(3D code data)
::::::::::

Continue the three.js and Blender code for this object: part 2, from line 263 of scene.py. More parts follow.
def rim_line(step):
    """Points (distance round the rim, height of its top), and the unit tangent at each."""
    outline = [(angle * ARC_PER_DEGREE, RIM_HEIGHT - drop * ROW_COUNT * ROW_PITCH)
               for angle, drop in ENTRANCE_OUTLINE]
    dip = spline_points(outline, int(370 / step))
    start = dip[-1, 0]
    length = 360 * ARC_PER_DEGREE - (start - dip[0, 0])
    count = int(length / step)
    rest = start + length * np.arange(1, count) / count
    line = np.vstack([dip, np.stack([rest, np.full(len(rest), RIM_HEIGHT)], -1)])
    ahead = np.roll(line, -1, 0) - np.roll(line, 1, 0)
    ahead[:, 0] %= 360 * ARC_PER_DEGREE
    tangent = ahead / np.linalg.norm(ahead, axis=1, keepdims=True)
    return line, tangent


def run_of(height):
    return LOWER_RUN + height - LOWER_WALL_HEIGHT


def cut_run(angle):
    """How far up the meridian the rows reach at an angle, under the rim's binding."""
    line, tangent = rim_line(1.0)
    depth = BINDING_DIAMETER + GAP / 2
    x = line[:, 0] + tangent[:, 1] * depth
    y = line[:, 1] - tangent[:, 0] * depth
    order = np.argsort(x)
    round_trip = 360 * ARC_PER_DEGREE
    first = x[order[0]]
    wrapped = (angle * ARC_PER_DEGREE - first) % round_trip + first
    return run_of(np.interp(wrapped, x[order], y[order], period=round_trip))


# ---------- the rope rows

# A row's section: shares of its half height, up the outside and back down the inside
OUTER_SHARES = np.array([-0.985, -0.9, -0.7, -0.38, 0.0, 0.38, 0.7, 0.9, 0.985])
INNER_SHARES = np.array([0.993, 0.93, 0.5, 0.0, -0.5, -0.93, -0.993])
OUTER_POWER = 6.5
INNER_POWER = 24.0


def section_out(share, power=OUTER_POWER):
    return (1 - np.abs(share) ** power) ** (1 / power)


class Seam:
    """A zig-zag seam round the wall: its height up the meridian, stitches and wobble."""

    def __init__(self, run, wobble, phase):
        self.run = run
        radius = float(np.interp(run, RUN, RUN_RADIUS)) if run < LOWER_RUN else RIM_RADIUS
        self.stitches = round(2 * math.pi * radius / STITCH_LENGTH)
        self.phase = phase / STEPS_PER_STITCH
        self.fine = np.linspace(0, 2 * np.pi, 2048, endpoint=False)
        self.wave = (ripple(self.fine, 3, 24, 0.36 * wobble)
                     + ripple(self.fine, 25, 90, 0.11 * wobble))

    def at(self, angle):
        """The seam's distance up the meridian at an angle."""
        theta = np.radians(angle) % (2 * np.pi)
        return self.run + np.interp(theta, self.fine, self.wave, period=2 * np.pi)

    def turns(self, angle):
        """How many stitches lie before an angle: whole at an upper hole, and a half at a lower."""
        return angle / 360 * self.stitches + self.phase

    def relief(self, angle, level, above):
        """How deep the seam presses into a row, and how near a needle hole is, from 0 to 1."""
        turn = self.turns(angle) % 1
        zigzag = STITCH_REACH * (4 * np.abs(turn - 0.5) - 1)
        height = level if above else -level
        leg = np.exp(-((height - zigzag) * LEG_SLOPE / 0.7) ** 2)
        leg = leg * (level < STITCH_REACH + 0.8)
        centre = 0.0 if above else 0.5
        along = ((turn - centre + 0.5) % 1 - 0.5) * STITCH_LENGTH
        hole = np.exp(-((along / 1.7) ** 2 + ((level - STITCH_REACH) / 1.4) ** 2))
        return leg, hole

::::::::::

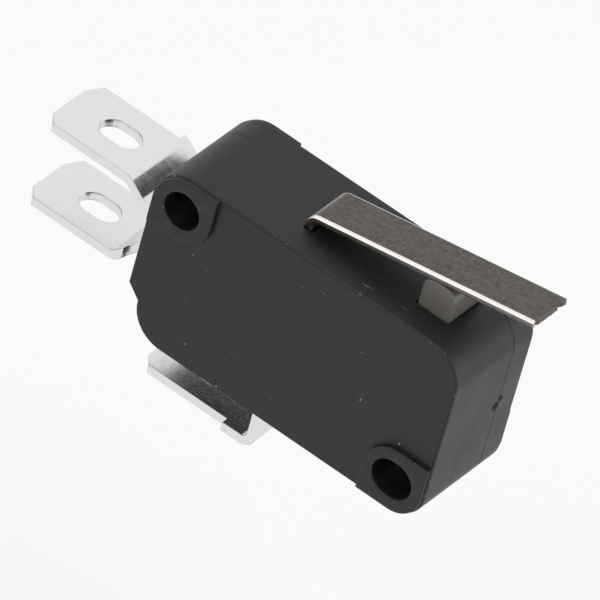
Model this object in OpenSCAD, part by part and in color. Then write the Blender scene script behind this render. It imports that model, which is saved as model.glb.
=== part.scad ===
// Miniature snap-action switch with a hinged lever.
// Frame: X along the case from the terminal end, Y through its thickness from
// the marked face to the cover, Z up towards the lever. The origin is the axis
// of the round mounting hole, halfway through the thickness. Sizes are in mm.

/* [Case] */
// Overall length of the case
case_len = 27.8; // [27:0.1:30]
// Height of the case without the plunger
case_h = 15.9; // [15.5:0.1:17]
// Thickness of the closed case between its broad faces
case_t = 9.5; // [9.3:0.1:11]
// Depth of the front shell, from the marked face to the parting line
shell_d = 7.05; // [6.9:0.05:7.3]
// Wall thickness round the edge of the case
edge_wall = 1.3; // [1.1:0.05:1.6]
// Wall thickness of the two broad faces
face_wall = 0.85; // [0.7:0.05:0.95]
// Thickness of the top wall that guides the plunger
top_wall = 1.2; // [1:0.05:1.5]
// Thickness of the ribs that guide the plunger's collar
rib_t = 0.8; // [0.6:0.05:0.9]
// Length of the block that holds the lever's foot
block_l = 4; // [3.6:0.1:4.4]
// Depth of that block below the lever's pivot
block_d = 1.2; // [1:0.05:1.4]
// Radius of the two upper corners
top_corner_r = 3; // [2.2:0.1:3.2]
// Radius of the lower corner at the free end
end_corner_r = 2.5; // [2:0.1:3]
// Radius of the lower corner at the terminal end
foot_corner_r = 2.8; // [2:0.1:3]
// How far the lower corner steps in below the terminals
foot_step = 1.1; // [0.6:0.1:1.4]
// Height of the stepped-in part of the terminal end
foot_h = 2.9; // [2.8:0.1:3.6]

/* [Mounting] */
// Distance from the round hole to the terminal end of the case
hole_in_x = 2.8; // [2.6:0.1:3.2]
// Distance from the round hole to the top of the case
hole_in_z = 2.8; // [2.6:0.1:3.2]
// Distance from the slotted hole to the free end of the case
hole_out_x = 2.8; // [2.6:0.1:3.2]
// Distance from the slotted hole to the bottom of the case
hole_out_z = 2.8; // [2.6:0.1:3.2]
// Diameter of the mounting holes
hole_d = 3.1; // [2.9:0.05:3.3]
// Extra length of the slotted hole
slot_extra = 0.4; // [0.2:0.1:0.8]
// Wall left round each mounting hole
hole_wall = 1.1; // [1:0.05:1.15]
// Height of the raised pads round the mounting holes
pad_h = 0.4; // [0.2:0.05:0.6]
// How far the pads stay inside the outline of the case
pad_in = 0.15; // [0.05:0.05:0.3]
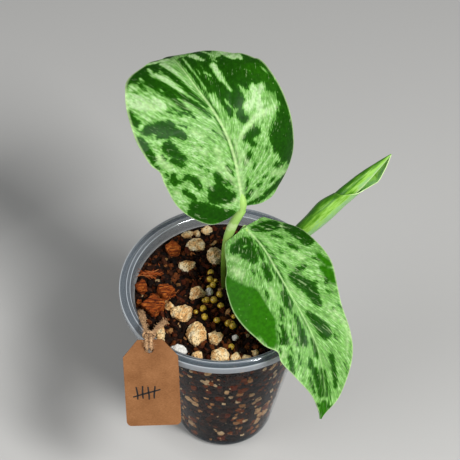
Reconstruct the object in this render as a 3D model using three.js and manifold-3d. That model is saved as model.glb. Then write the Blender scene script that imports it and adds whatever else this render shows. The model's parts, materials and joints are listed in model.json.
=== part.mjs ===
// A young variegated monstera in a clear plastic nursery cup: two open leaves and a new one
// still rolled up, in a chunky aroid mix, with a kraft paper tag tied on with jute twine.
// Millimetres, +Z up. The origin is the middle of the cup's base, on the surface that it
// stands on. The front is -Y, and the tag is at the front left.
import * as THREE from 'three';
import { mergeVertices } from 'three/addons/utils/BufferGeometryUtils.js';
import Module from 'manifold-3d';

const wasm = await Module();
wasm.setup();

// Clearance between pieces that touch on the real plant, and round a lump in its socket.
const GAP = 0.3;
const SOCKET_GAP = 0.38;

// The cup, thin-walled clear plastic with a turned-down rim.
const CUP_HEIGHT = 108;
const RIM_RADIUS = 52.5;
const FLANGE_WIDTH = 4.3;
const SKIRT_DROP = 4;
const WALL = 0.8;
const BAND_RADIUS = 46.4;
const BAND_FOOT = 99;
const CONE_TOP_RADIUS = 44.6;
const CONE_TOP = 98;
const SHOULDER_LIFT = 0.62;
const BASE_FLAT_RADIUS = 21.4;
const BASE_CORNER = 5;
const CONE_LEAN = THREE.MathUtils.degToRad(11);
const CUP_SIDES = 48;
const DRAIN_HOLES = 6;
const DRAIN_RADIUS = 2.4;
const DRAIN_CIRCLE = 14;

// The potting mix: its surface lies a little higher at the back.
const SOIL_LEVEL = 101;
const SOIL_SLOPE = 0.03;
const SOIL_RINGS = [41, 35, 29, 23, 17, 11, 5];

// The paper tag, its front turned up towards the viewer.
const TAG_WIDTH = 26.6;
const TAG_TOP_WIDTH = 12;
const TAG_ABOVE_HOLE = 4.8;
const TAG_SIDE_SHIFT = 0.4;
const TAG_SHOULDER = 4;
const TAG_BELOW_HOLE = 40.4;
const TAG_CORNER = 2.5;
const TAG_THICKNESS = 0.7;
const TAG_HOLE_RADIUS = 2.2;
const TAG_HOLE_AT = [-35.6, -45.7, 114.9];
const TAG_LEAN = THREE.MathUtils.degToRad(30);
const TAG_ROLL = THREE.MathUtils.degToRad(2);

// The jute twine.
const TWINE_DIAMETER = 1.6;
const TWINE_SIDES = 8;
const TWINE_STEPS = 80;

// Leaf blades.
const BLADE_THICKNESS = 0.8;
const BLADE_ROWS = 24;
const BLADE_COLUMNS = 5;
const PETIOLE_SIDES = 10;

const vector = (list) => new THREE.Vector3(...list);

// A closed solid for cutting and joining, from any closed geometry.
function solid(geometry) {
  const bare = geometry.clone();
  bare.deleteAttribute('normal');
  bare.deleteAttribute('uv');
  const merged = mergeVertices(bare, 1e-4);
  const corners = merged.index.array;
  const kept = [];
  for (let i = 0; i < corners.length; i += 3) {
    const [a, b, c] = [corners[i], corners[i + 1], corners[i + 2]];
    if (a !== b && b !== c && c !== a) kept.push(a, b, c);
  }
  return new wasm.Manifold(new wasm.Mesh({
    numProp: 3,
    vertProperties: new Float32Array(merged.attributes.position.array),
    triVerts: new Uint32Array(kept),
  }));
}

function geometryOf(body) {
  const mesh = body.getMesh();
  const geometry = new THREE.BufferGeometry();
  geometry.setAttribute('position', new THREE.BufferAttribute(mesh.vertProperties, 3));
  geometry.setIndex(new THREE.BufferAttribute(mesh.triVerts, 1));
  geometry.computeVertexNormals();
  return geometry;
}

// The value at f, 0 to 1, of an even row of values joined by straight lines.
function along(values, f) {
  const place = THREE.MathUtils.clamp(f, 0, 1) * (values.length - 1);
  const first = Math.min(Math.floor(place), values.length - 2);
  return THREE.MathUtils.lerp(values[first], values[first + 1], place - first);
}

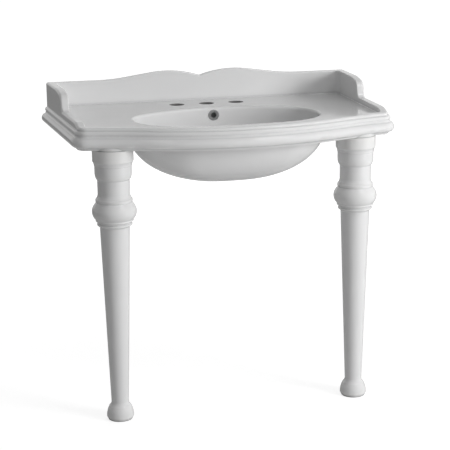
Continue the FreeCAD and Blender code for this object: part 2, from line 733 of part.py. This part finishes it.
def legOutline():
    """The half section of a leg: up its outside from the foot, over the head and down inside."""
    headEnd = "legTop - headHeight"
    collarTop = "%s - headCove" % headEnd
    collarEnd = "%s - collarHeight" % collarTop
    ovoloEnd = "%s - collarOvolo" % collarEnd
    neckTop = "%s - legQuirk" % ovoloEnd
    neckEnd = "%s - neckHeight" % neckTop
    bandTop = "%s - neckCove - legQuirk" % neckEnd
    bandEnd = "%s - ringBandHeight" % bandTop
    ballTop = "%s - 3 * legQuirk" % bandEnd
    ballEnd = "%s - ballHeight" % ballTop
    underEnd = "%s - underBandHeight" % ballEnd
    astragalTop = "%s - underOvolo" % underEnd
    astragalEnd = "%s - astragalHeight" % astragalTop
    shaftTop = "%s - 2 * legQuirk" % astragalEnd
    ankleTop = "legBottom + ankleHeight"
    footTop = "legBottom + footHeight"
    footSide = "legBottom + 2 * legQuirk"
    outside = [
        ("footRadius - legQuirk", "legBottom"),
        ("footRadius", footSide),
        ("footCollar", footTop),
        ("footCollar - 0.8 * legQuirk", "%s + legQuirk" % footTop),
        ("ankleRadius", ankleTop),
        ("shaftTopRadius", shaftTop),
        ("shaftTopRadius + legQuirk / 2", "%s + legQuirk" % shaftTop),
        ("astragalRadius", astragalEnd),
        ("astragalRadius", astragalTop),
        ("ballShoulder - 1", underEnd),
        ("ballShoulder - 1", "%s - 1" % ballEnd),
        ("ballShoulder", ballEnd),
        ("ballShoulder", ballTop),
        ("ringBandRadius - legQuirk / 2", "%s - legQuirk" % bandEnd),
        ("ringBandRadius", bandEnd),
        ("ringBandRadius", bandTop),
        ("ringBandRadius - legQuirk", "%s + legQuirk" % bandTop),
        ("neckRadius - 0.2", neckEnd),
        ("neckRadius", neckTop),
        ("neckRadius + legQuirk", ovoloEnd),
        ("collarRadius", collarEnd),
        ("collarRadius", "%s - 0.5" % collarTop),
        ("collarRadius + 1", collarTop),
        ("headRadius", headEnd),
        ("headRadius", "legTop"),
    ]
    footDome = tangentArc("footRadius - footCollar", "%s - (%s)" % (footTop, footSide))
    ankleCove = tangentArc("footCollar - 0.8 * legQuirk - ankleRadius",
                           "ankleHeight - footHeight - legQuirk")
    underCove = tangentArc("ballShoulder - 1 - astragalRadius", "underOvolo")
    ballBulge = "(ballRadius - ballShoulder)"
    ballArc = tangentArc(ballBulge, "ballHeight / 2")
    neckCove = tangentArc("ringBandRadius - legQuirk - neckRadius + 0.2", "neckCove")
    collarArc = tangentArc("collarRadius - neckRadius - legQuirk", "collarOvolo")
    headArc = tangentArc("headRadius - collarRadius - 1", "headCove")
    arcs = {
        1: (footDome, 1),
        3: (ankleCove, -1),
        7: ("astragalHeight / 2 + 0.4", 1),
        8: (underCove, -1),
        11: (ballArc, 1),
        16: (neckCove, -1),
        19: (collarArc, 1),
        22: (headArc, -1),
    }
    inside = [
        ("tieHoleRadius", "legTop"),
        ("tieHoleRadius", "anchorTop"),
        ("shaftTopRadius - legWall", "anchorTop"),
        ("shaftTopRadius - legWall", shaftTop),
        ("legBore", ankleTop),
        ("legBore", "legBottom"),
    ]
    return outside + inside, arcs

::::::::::

From the records above, retype only the lines starting at the line that contains "Continue the three.js" and ending at the line that contains "return LOWER_RUN +", both included.

→ **TASK RESPONSE**
Continue the three.js and Blender code for this object: part 2, from line 263 of scene.py. More parts follow.
def rim_line(step):
    """Points (distance round the rim, height of its top), and the unit tangent at each."""
    outline = [(angle * ARC_PER_DEGREE, RIM_HEIGHT - drop * ROW_COUNT * ROW_PITCH)
               for angle, drop in ENTRANCE_OUTLINE]
    dip = spline_points(outline, int(370 / step))
    start = dip[-1, 0]
    length = 360 * ARC_PER_DEGREE - (start - dip[0, 0])
    count = int(length / step)
    rest = start + length * np.arange(1, count) / count
    line = np.vstack([dip, np.stack([rest, np.full(len(rest), RIM_HEIGHT)], -1)])
    ahead = np.roll(line, -1, 0) - np.roll(line, 1, 0)
    ahead[:, 0] %= 360 * ARC_PER_DEGREE
    tangent = ahead / np.linalg.norm(ahead, axis=1, keepdims=True)
    return line, tangent


def run_of(height):
    return LOWER_RUN + height - LOWER_WALL_HEIGHT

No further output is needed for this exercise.